DIRECTIVE: Write the data out again in full, with no departure from the original.

INFORMATION SHOWN:
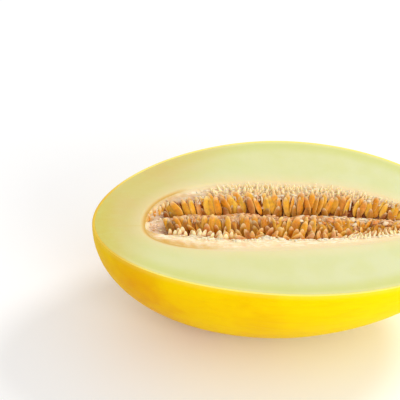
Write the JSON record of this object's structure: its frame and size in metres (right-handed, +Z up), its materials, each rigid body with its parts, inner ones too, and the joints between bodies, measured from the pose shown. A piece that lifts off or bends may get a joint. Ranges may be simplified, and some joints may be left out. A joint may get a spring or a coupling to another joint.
{
  "type": "canary melon half",
  "caption": "Lengthways half of a canary melon on its rind: thin yellow skin, pale green flesh, and a long cavity with pulp and amber seeds.",
  "frame": {"origin": "on the floor, under the middle of the melon's box", "axes": "+X along the melon from the deeper end to the shallower one, +Y across it and away from the viewer, +Z up out of the cut face"},
  "size_m": [0.23, 0.15, 0.0749],
  "materials": {
    "rind": "smooth waxy skin with a soft sheen, deep canary yellow, faint lengthways streaks",
    "flesh": "moist cut flesh, pale green at the rind and creamier by the cavity",
    "pulp": "wet fibrous pulp, cream with pinkish and golden threads",
    "seeds": "wet amber seeds with pale points"
  },
  "bodies": {
    "root": {"rind": "rind", "flesh": "flesh", "pulp": "pulp", "seeds_far": "seeds", "seeds_ridge": "seeds", "seeds_near": "seeds"}
  },
  "joints": []
}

ANSWER:
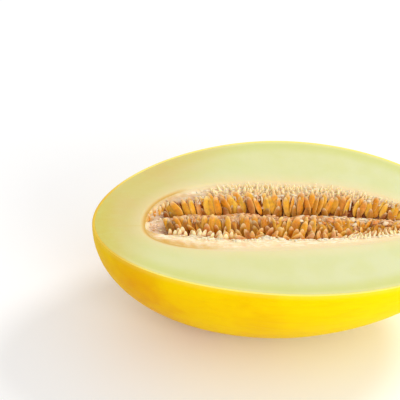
Write the JSON record of this object's structure: its frame and size in metres (right-handed, +Z up), its materials, each rigid body with its parts, inner ones too, and the joints between bodies, measured from the pose shown. A piece that lifts off or bends may get a joint. Ranges may be simplified, and some joints may be left out. A joint may get a spring or a coupling to another joint.
{
  "type": "canary melon half",
  "caption": "Lengthways half of a canary melon on its rind: thin yellow skin, pale green flesh, and a long cavity with pulp and amber seeds.",
  "frame": {"origin": "on the floor, under the middle of the melon's box", "axes": "+X along the melon from the deeper end to the shallower one, +Y across it and away from the viewer, +Z up out of the cut face"},
  "size_m": [0.23, 0.15, 0.0749],
  "materials": {
    "rind": "smooth waxy skin with a soft sheen, deep canary yellow, faint lengthways streaks",
    "flesh": "moist cut flesh, pale green at the rind and creamier by the cavity",
    "pulp": "wet fibrous pulp, cream with pinkish and golden threads",
    "seeds": "wet amber seeds with pale points"
  },
  "bodies": {
    "root": {"rind": "rind", "flesh": "flesh", "pulp": "pulp", "seeds_far": "seeds", "seeds_ridge": "seeds", "seeds_near": "seeds"}
  },
  "joints": []
}